Atwood pulls out of Dubai literary festival in censorship protest

Book banned due to its discussion of Islam and its focus on the Iraq war

Margaret Atwood has pulled out of the inaugural Emirates Airline international festival of literature in the wake of a novel being blacklisted for potential offence to “cultural sensitivities.” Other authors due to appear at the festival, including bestselling children’s authors Anthony Horowitz and Lauren Child, are now also reconsidering whether to attend. Atwood, a vice president of writers’ group International Pen, has written to the festival’s director about the “regrettable turn of events” surrounding Geraldine Bedell’s The Gulf Between Us. “I was greatly looking forward to the festival, and to the chance to meet readers there; but, as an international vice president of Pen ­ an organization concerned with the censorship of writers ­ I cannot be part of the festival this year,” she wrote in a letter posted on her official site.
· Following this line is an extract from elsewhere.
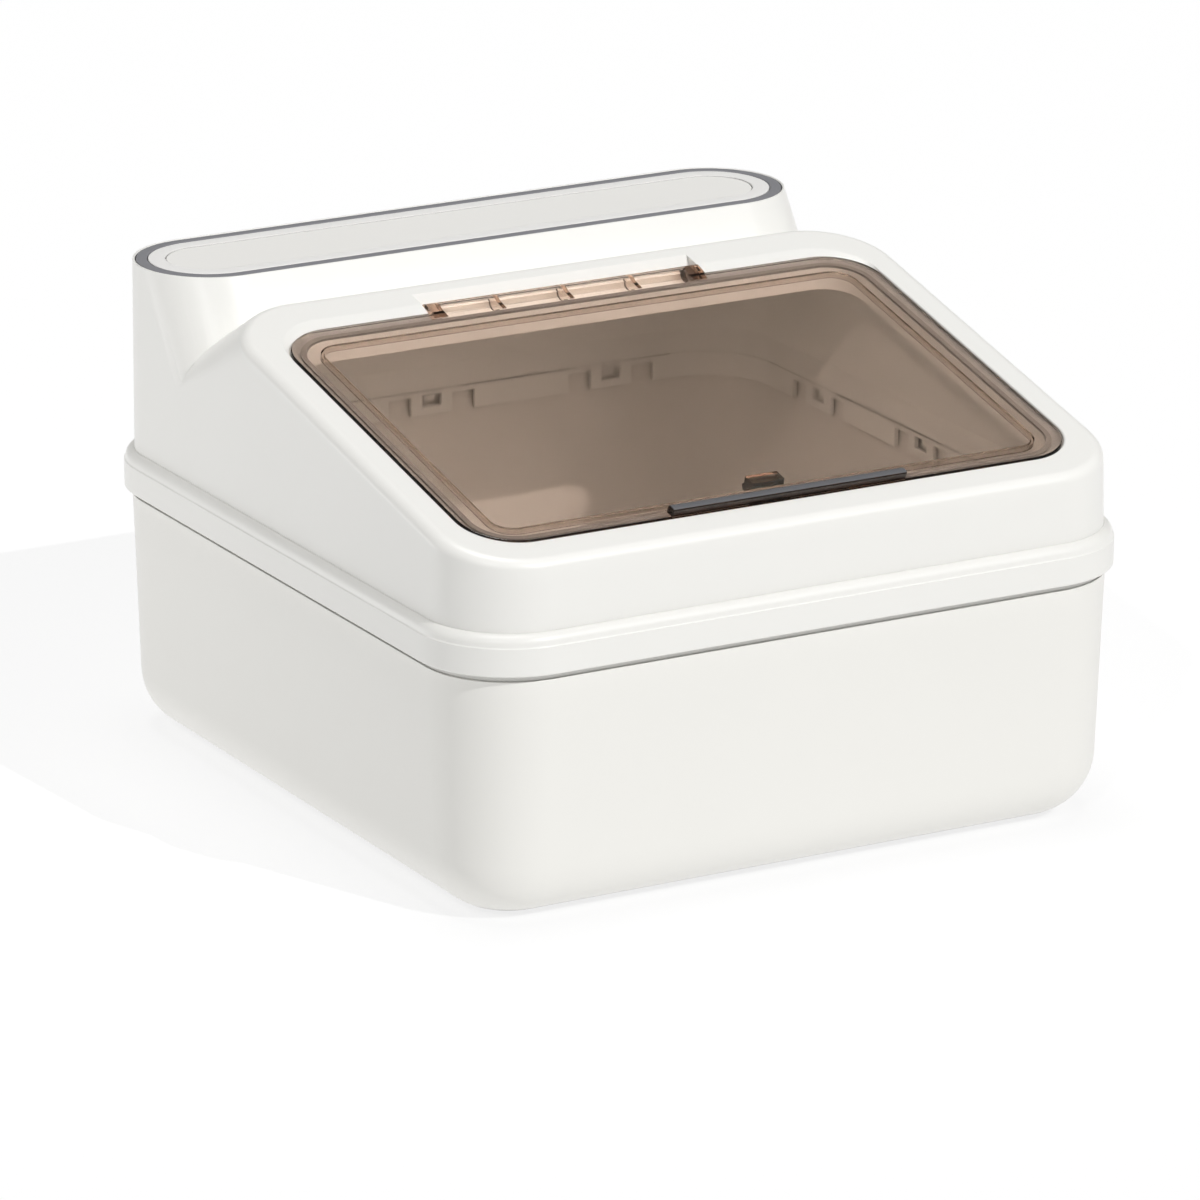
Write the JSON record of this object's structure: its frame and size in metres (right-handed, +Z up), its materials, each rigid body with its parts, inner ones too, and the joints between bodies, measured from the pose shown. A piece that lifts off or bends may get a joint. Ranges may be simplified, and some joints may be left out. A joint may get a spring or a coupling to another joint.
{
  "type": "rice bin with flip lid",
  "caption": "Low rice storage bin with a removable sloping cover, a see-through brown flip lid on a rear hinge, and a rear column closed by a push-in cap with a grey seal.",
  "frame": {"origin": "middle of the base, on the surface it stands on", "axes": "+X to the right across the width, +Y to the back where the column is, +Z up; the lid opens at the front, towards -Y"},
  "size_m": [0.3, 0.3154, 0.194],
  "materials": {
    "bin": "moulded white, fine satin with a soft sheen",
    "rim_seal": "soft silicone, matt",
    "cover": "moulded white, fine satin with a soft sheen",
    "lid_seal": "soft silicone, matt",
    "flip_lid": "clear plastic tinted tea brown, polished",
    "drying_tray": "moulded white, matt",
    "column_cap": "moulded white, fine satin",
    "cap_seal": "soft grey silicone, matt",
    "cap_panel": "bare moulded panel, fine matt"
  },
  "bodies": {
    "bin": {"bin": "bin"},
    "cover": {"cover": "cover", "rim_seal": "rim_seal", "lid_seal": "lid_seal", "drying_tray": "drying_tray"},
    "flip_lid": {"flip_lid": "flip_lid"},
    "cap": {"column_cap": "column_cap", "cap_seal": "cap_seal", "cap_panel": "cap_panel"}
  },
  "joints": [
    {"name": "cover_lift", "type": "slide", "parent": "bin", "child": "cover", "axis": [0, 0, 1], "range_m": [0, 0.08]},
    {"name": "lid_hinge", "type": "hinge", "parent": "cover", "child": "flip_lid", "pos_m": [0, 0.04015, 0.18367], "axis": [-1, 0, 0], "range_deg": [0, 105]},
    {"name": "cap_lift", "type": "slide", "parent": "cover", "child": "cap", "axis": [0, 0, 1], "range_m": [0, 0.04]}
  ]
}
Bedell’s book is a romantic comedy set in a fictional Gulf emirate, and was due to receive its official launch during the festival. According to Bedell, the organisers of the festival were initially keen to feature it, but then produced a list of reasons why they couldn’t launch it there, citing its Gulf setting, its discussion of Islam and its focus on the Iraq war, as well as the fact that a minor character is a gay sheikh with an English boyfriend.